Ha! WorkoutCreator isn’t for everybody! It doesn’t work for me & TR was never able to resolve the issue.
I don’t see much reason to mix HIIT with endurance rides on the same day. In 2011 after my 600k, my preparation for PBP mostly consisted of short, hard rides. My legs felt good all 4 days. Of course, that’s not quite the same thing as 1000k straight through, but I don’t see any reason to expect that training should be much different for an endurance ride as anything else. You want your training to increase your FTP (for lack of a better metric) and then on the ride itself, you need to avoid going too hard as much as possible. For me, anything over 300km seems to lower my fitness a little, so I don’t ride that far as training. 300k seems to help.
Hoping we can resume this thread (and I have searched for others - good reads)
I am getting into these ‘sprint’ ultra rides; which are c 1000km
So not as epic as TCR which are 10-15 days
These are c45-60 hrs in total
Did one already and loved it
It’s just about riding your bike, plodding along and eating. I am built for this !
I also do ‘normal’ riding and racing, so have a pretty well balanced training plan
Quite a lot of people recommend back to back 5-6hr rides instead of 10hr ones
I believe you get 99% of the physiological gains after 5hrs; and as long as you know you can mentally do 12hr + rides you dont need to replicate these often in training
Any other tips?
Do people do long low tempo intervals, or mid tempo
Or 1hr or so of SS etc
Or mix it up?
Do you try and improve fat adaption, or because pace is low enough thats less important and ability to ride and eat is?

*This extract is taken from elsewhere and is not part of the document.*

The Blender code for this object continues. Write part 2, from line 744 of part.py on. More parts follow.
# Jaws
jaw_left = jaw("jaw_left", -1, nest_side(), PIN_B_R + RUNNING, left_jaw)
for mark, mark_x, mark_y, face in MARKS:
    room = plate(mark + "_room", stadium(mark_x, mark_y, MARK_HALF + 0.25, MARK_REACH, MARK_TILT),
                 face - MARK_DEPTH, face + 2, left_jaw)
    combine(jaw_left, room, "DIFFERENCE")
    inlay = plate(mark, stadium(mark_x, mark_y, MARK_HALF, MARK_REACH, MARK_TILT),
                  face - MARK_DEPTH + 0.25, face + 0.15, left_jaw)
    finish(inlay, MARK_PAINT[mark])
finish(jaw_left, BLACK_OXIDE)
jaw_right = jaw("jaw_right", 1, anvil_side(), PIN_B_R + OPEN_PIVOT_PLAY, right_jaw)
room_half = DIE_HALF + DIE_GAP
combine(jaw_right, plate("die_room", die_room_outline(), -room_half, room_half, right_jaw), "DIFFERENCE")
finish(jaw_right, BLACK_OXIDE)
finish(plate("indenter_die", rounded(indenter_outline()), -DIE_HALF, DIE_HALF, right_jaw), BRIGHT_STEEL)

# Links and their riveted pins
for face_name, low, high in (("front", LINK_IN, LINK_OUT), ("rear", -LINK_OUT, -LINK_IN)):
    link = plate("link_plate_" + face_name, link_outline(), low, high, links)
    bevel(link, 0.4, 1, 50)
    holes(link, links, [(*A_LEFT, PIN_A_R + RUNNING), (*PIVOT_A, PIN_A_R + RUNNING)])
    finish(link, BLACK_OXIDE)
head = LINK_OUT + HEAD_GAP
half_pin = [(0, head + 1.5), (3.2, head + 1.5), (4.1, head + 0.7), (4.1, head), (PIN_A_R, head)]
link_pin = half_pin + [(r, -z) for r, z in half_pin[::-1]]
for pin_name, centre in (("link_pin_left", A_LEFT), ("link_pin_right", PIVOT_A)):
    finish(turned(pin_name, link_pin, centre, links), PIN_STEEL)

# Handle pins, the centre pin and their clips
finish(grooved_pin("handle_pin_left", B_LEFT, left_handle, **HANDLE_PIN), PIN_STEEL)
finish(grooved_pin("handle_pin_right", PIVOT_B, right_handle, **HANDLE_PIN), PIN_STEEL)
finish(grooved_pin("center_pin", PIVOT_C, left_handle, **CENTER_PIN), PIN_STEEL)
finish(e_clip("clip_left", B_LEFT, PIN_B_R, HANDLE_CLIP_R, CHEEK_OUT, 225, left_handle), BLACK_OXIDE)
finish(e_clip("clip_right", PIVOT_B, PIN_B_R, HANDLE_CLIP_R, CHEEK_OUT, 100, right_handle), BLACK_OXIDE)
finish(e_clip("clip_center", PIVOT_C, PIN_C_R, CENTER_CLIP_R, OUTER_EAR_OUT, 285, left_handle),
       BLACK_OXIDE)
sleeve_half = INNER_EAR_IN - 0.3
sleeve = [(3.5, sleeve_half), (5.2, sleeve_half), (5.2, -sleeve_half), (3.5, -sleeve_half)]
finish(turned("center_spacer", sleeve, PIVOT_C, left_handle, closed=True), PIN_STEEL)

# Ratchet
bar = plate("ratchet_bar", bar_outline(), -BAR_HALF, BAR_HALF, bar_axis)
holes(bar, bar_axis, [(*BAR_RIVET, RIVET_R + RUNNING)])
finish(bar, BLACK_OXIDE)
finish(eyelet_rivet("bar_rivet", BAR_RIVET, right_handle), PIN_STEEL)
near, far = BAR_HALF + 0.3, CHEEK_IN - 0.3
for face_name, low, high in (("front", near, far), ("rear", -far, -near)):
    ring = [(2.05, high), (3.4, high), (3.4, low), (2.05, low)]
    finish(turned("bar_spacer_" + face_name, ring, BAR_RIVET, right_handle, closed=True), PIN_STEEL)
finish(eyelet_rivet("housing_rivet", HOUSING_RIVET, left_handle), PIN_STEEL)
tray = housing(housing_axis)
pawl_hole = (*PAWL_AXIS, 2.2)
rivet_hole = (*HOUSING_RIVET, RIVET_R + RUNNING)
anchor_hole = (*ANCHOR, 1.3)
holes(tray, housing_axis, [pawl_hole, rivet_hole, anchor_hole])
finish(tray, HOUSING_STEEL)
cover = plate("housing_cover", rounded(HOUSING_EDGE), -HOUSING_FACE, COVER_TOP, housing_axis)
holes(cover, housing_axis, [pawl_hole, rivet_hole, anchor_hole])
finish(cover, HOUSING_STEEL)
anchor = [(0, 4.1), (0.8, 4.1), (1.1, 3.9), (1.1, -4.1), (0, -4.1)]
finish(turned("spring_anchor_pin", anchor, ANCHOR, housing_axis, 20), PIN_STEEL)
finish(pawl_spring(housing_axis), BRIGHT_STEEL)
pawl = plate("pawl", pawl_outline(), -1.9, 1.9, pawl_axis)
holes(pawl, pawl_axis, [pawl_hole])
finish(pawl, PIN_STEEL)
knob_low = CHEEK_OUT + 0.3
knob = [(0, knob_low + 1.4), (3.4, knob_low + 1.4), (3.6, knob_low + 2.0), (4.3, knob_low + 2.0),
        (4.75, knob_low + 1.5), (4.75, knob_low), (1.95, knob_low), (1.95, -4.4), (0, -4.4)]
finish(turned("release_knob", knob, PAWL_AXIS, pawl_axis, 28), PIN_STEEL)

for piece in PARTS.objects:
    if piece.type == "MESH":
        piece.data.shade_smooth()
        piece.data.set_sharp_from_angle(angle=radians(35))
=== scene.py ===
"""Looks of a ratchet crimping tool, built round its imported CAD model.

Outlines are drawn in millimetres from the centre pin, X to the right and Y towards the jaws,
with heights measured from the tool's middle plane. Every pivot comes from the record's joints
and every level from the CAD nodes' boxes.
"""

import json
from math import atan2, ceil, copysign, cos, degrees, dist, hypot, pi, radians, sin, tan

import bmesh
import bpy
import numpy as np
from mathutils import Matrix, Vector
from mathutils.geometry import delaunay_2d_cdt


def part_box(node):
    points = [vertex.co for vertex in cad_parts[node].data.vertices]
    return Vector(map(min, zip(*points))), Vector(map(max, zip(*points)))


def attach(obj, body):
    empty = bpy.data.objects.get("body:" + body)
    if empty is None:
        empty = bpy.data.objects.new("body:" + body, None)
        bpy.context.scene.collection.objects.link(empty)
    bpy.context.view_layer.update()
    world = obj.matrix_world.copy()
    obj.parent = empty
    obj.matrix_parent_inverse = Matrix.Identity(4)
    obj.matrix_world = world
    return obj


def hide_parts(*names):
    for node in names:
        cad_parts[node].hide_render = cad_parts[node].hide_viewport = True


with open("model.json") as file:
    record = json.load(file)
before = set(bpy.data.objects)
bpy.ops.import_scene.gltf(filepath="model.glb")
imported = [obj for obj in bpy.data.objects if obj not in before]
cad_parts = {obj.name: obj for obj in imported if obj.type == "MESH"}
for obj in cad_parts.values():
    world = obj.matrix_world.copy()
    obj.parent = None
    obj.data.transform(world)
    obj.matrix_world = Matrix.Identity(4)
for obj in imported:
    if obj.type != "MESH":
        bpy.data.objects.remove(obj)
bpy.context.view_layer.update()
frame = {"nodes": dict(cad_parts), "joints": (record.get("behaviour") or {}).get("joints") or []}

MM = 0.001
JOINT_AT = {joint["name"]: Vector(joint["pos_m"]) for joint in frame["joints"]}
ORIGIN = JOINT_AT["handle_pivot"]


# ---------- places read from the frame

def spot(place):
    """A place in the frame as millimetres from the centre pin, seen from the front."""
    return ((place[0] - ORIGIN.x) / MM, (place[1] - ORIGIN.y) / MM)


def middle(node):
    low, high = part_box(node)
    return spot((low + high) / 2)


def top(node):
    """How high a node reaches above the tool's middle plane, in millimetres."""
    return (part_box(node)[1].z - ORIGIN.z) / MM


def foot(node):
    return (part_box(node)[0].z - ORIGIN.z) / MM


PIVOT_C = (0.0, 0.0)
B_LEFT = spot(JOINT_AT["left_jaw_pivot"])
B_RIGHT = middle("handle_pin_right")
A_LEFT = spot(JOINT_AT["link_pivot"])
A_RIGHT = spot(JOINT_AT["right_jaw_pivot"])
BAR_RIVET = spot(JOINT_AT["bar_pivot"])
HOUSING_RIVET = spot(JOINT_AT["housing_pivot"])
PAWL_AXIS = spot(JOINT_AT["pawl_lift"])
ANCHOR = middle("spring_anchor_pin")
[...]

I wouldn’t do much more than what you’re doing for the 500k rides. You could do higher intensity stuff on shorter rides, but if you’re riding 1000k, going deep probably isn’t a great idea at any point in time! Good luck
@teamkennyg I know you know who this guy is: Strava Cyclist Profile | Andaroo Willis
But I’ll throw it out there anyhow. Try some of the things a national champion does.
Hope to see you out there next year!